The geometry was further compromised by the fact that the mechanism attaching the front wheel to the “steering column” (handlebars) was loose, so it didn’t respond very quickly.
The good news is that aside from sore triceps the next day, we weren’t in a hurry and this bike generated lots of laughter, especially for me and Clara. I would try to start only to veer off the side of the road. Once we got going it was ok, but it took several failed attempts and lots of “Clara, hold-on-tights” to get the wheels in motion. The fact that we couldn’t stop giggling made our flywheel pursuits even more elusive.
Since landing in Kenya, Clara has taken every opportunity to share the story of when “Mom couldn’t get the bike started and kept veering off the road.” She tells this while laughing so uncontrollably it is difficult for others to understand her. But I do and it makes me laugh every time.
This tandem was a fitting craft for the liminal space in which we found ourselves en route from one home to another. Embodied wobble.
When we got to Amsterdam (why we decided to add more transitions to our summer is a question for another day), we rented bikes again. This time, we rented a cargo bike. And, although I’d seen Dutch parents blissfully biking around with two children far bigger than Nora and Clara while chatting on a cell phone, eating stroopwafels, and drinking coffee (kidding, but barely), I was super intimidated.
Shockingly, unlike the tandem, the cargo bucket full of kids and stuff creates a super low center of gravity – and is remarkably stable. Go physics!
I’m hoping the cargo bike is a metaphor for where I’m headed now.
Words, Language
I love words – written, spoken, sung, recited, performed, spelled…most of all strung together as language.
My logophilia and linguaphilia (respectively love of words and love of language — just learned those ironically!) mean I can get all caught up in what seems semantic, that for me is anything but. Words matter. Language matters.
The other day I was listening to Brené Brown’s book Atlas of the Heart (recommend!) and she quotes Ludwig Wittgenstein:
“The limits of my language mean the limits of my world.”
I feel gripped by that quote and the timeliness of its arrival in my conscience. About how language can be limiting…and the corollary that expanding my (or your or anyone’s) language can expand my (or your or anyone’s) world. And the massive implications for the words we choose and how we wield them as language.
Naturally (pun intended), for me this relates a huge amount to my word choice here and with Good Natured Learning, my non-profit. Specifically, this relates to my choice to use the term nature-based learning.
Welcoming, Inclusive, Empowered, Unfettered
I recently wrote a piece for Edutopia — “Nature-based learning routines for teachers and students” and posted about it on LinkedIn. I received some feedback from Benjamin Freud, a respected thought-leader in the “ecosystemic learning” space. He wrote:
“nature-based learning perpetuates the nature-culture divide. We are nature. There is no divide.
And continued,
By saying nature-based, it signals that there is a no-nature-based. It keeps us fettered to the idea that nature is an add on, or at worst that there is a hierarchy to learning.”

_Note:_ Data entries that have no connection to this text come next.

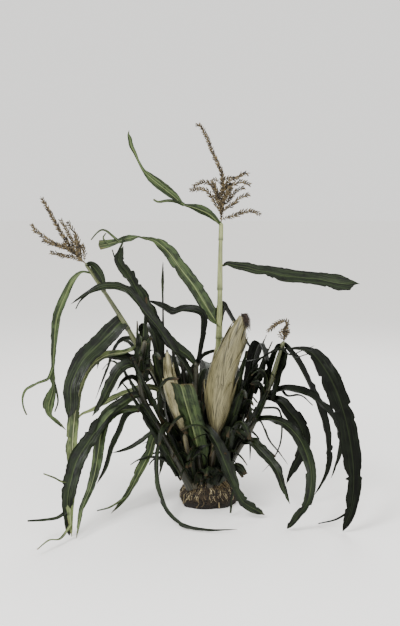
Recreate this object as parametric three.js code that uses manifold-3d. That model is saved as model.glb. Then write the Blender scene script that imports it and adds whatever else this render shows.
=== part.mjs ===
import * as THREE from "three";
import { mergeVertices } from "three/addons/utils/BufferGeometryUtils.js";
import Module from "manifold-3d";

// A dwarf maize plant with many shoots, dug up and standing on its root ball.
// Millimetres, +Z up. The origin is the middle of the root ball's flat underside.
// +X runs from the long leaning shoot to the short right-hand one, and +Y to the back.
// Headings are degrees round Z: 0 is +X, 90 is the back, 180 is -X, 270 is the front.

// Driving dimensions.
const clearance = 0.3; // between a stem and what it carries
const rootBall = {
  width: 140,
  depth: 110,
  height: 68,
  centreHeight: 16, // where the lump is widest
  lumpiness: 0.05,
  around: 22,
  rows: 14,
};
const propRoot = {
  count: 16,
  reach: 64,
  thickness: 5,
  tipGirth: 0.6,
  sides: 5,
  steps: 5,
  startHeight: 56,
  endHeight: 4,
  arc: [[0.3, 1], [0.66, 0.88], [0.96, 0.46]], // shares of the reach and of the start height
};
const stem = { sides: 8, step: 30, sheathSwell: 1.22 }; // the swell is at each joint, where a sheath begins
const blade = {
  lengthPerThickness: 92,
  thinnest: 2.6,
  tipThickness: 0.62,
  step: 26,
  fewestSteps: 6,
  collarWidth: 0.55,
  belly: 0.34, // where a leaf is widest, unless its row says so
  tip: 0.08, // the share of its width that its tip keeps
  taperPower: 1.8,
  stripTip: 0.4,
};
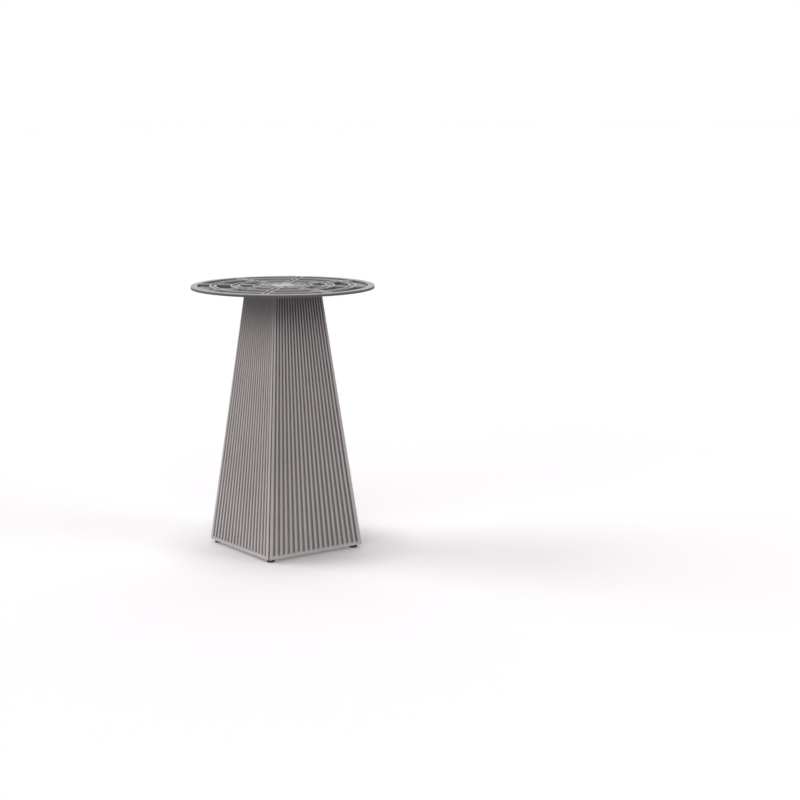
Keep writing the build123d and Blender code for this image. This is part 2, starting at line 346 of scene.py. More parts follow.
def makePanelFinish(settings):
    material, tree, shader, place = newMaterial("mouldedPanel")
    grain = noise(tree, place, settings["grainScale"], 3.0, -900, -400)
    ripple = noise(tree, place, settings["rippleScale"], 2.0, -900, -200, stretch=settings["rippleStretch"])
    patches = noise(tree, place, settings["patchScale"], 4.0, -900, 200)
    wide = remap(tree, patches, 0.3, 0.7, 0.0, 1.0, -700, 200)
    base = mixColours(tree, wide, settings["colour"], settings["patchColour"], -480, 240)
    wear = calculate(tree, "MULTIPLY", edgeWear(tree, settings["wearRadius"], -1300, 500), patches, -700, 480)
    colour = mixColours(tree, wear, base, settings["wornColour"], -260, 240)
    speckle = remap(tree, grain, 0.35, 0.65, *settings["speckle"], -480, -20)

    # painted shade: darker with depth below the face, which leans inwards with height, as the grooves fall in
    # shade
    outermost = fromAxis(tree, place, -1300, 900)
    lean = calculate(tree, "MULTIPLY", heightOf(tree, place, -1100, 750), settings["taper"], -900, 750)
    face = calculate(tree, "SUBTRACT", settings["faceAtFoot"], lean, -720, 750)
    depth = calculate(tree, "SUBTRACT", face, outermost, -540, 900)
    shade = remap(tree, depth, *settings["grooveDepth"], 1.0, settings["grooveShade"], -360, 900)
    shaded = mixColours(tree, 1.0, colour, shade, -160, 500, "MULTIPLY")
    plug(tree, shader.inputs["Base Color"], mixColours(tree, 1.0, shaded, speckle, -60, 240, "MULTIPLY"))
    plug(tree, shader.inputs["Roughness"], remap(tree, ripple, 0.3, 0.7, *settings["roughness"], -260, -60))
    fine = bump(tree, grain, settings["grainDepth"], 0.5, -480, -400)
    plug(tree, shader.inputs["Normal"], bump(tree, ripple, settings["rippleDepth"], 0.12, -260, -400, fine))
    return material


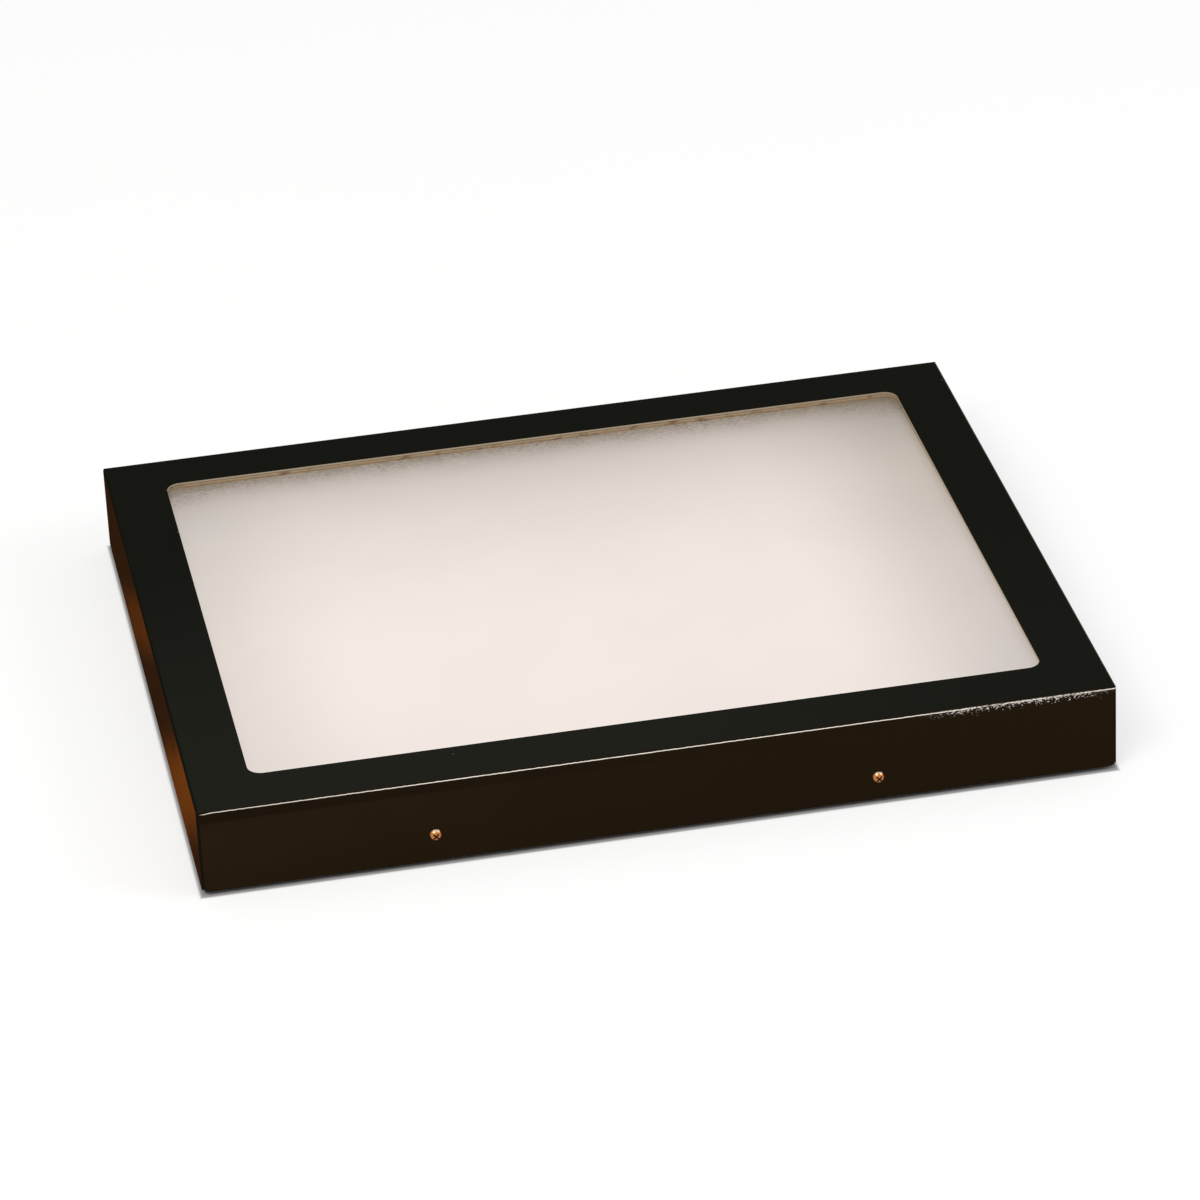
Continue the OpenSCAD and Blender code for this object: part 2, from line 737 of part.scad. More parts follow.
// Circuit board with its chokes, capacitors and the connectors that show at both ends
module ballast_board() {
    board_w = ballast_w - 2 * ballast_t - 0.8;
    board_l = ballast_l - 2 * ballast_t - 0.8;
    board_z = 3.2;
    connector = [10, 10, 5];
    choke = [12, 18, 10];
    film_capacitor = [8, 5, 8];
    color(board_green) {
        translate([-board_w / 2, -board_l / 2, board_z]) cube([board_w, board_l, board_t]);
        for (y = [-1, 1] * (board_l - connector[1]) / 2) on_board(connector, y, board_z);
        for (y = [-32, 24]) on_board(choke, y, board_z);
        for (y = [-8, 46]) translate([0, y, board_z + board_t]) cylinder(r = 5, h = 11, $fn = 32);
        for (y = [-50, 5, 56]) on_board(film_capacitor, y, board_z);
    }
}

// A component standing on the board, y along it from the middle
module on_board(size, y, board_z) {
    translate([-size[0] / 2, y - size[1] / 2, board_z + board_t]) cube(size);
}

module at_ballast(side) {
    translate([side * ballast_x, side > 0 ? ballast_right_y : 0, floor_z]) children();
}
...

I’m so grateful for this comment. First, YES! We are nature. Yes, the nature-culture divide is harmful and I have zero interest in perpetuating it. I believe integrating more-than-human nature with learning is existential and essential for our species’ and other species’ survival and flourishing.

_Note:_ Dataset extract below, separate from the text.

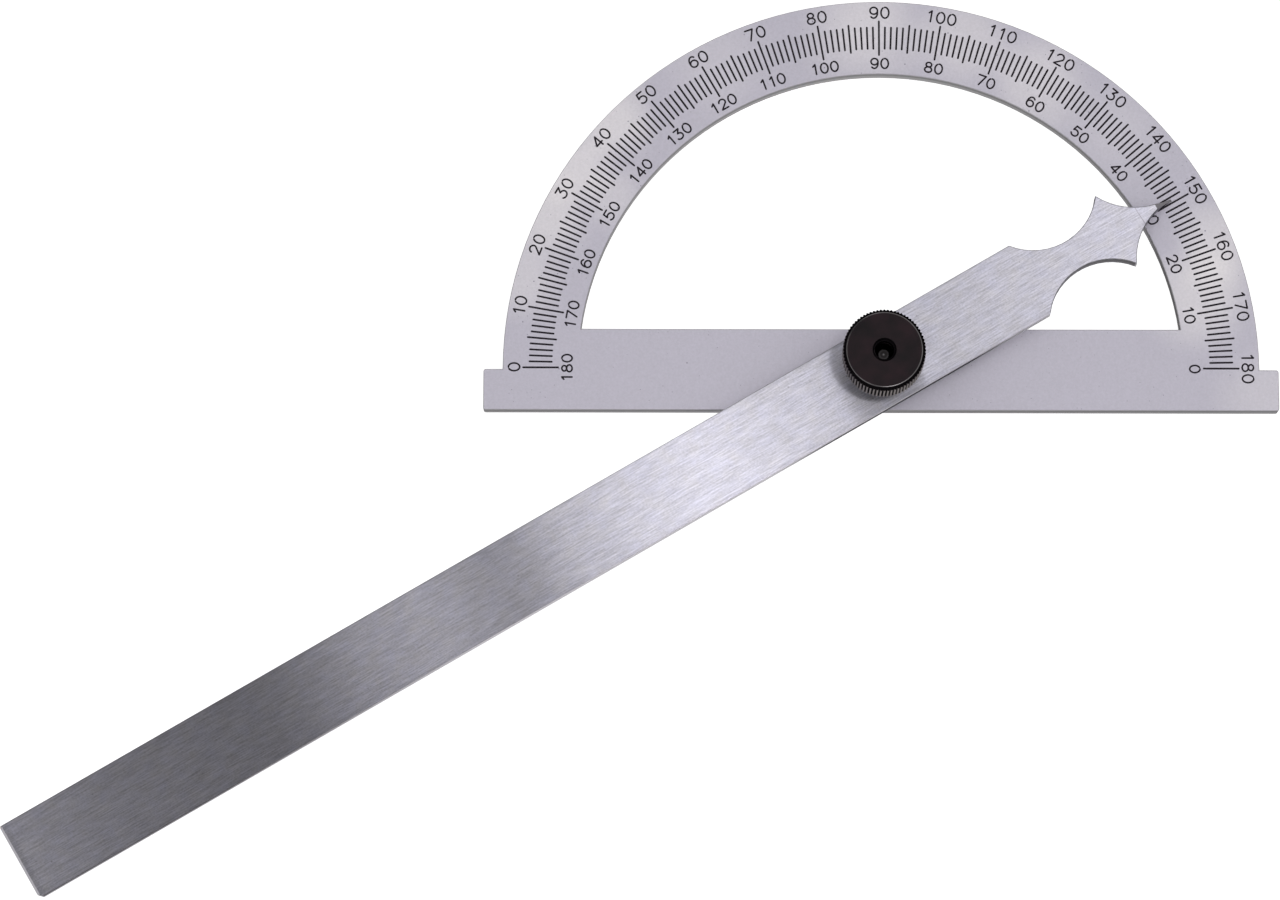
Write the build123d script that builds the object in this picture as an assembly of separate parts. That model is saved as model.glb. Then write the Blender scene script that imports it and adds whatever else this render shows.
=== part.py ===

And now, because we know that language has the power to limit or liberate, I want to take a moment to same-page-it with some of my working (excessively, obsessively iterated) definitions:
I’m sure I’ll continue to seek and tweak here — because. Just because. And bear in mind that these definitions are contextualized to Good Natured Learning’s scope working with teachers in schools (so-called “formal learning”). But it feels good (if a bit intimidating) to just lay those out there for clarity’s sake.
So, to pick up from Benjamin’s comments, YES…AND, at end of the day, it is my own identity and lived experiences that have led me to use the term nature-based learning and put me on a path to mainstream apple-a-day nature-based learning in schools everywhere. I am an inclusive-pragmatic-optimist who fiercely loves people and more-than-human nature. I have worked with hundreds of teachers in schools from Nairobi’s informal settlements to the mountains of Colorado. From these predilections and experiences,
I can say beyond a shred of a doubt that nature-based learning is a path (certainly not the only!) to liberate us from the nature-culture divide.
Nature-based teaching practices are tools for unfettered educators – teachers who have been welcomed, included, and empowered to own their expertise and responsibility to support their own, their students’, and the more-than-human-Earth’s flourishing through the way they teach.
❤️, B
LOVE Atlas of the Heart. So helpful for putting words to feelings and emotions.
Allowing me to become the observer to my thoughts. Like thought bubbles.
When I say “learning”, what is the thought bubble that comes to mind? When I say giraffe or tree or (fill in the blank) a thought bubble comes to mind and it’s different for everyone (based upon their frame of
reference and their life experiences).
“Nature based learning” is a thought bubble that helps me to consider learning in a new way.